The new owners in 1963, Charlotte House Pty Ltd, carried out extensive internal alterations in 1964. Currently, the building is occupied by a variety of commercial tenants.

== Description ==
This timber frame, brick and cement render warehouse with four storeys and basement stands in Charlotte Street. At the north-eastern end of the building a highly differentiated bay marks a carriage entrance.

Large pilasters separate six window openings and the carriageway bay. Three of these pilasters mark the ends of the building and the carriageway bay and are distinguished, by greater ornamentation, from the five "minor" pilasters. At basement and ground floors, the pilasters are fluted whilst those at the upper levels carry a Greek linear pattern.

Two protruding string courses, one above the ground floor and another above the second floor, define the three sections of the building. The underside of the upper string course carries a row of fine dentils and an inscribed Greek pattern. Fluted brackets mark the ends of the building and the carriageway bay which is further distinguished by a richly moulded pediment above the first string course. Above the minor pilasters of the upper floor the painted lettering "Charlotte House" is surmounted by a moulded cornice. The major pilasters extend to deeply fluted brackets and at the roof line, another pediment marked "1886" distinguishes the carriageway bay. The point of this pediment and the line of each of the eight pilasters is accented on the roof by acroteria.

Behind the building is a two-storey brick store which was constructed as part of the original project.

While substantial internal alterations were carried out on the building in 1964, both the structure and the facade remain intact. The timber framing, floor joists and herringbone strutting are evident on the underside of the first floor carriageway.

== Heritage listing ==
Charlotte House was listed on the Queensland Heritage Register on 21 October 1992 having satisfied the following criteria.

The place is important in demonstrating the evolution or pattern of Queensland's history.

Charlotte House is significant as it provides evidence of the emergence of the Frogs Hollow area as a warehousing precinct.
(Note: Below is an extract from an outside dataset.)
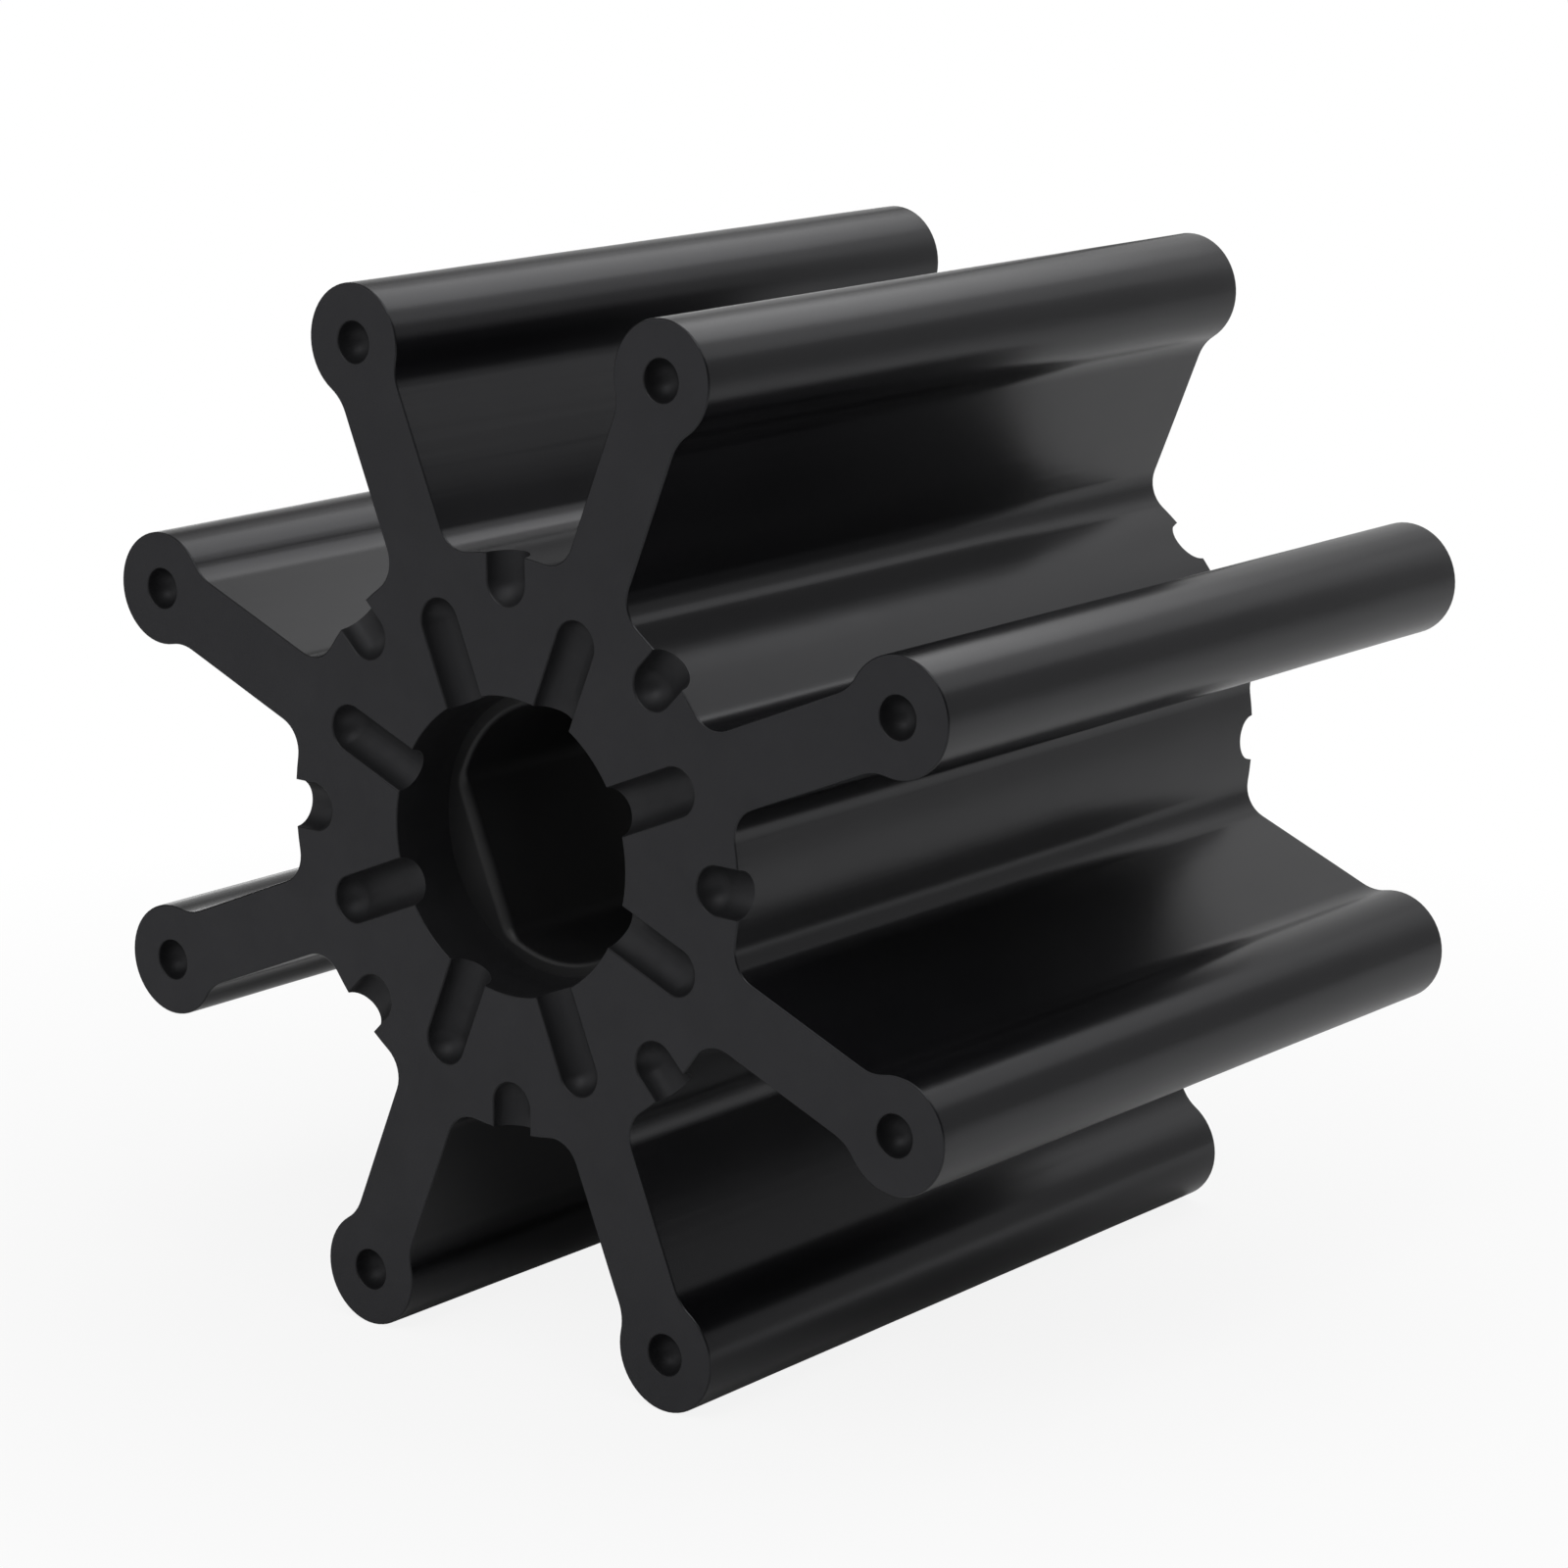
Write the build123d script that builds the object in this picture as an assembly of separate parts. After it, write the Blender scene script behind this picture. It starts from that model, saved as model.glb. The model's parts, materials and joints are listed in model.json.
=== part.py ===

The building remains as a reminder of this previous function of the area.

The place demonstrates rare, uncommon or endangered aspects of Queensland's cultural heritage.

Charlotte House is significant as a rare and good example of a late nineteenth century warehouse, with an intact facade which incorporates Greek and Egyptian motifs.

The place is important in demonstrating the principal characteristics of a particular class of cultural places.

Charlotte House is significant as a rare and good example of a late nineteenth century warehouse, with an intact facade which incorporates Greek and Egyptian motifs.

The place is important because of its aesthetic significance.

Charlotte House is significant as a rare and good example of a late nineteenth century warehouse, with an intact facade which incorporates Greek and Egyptian motifs.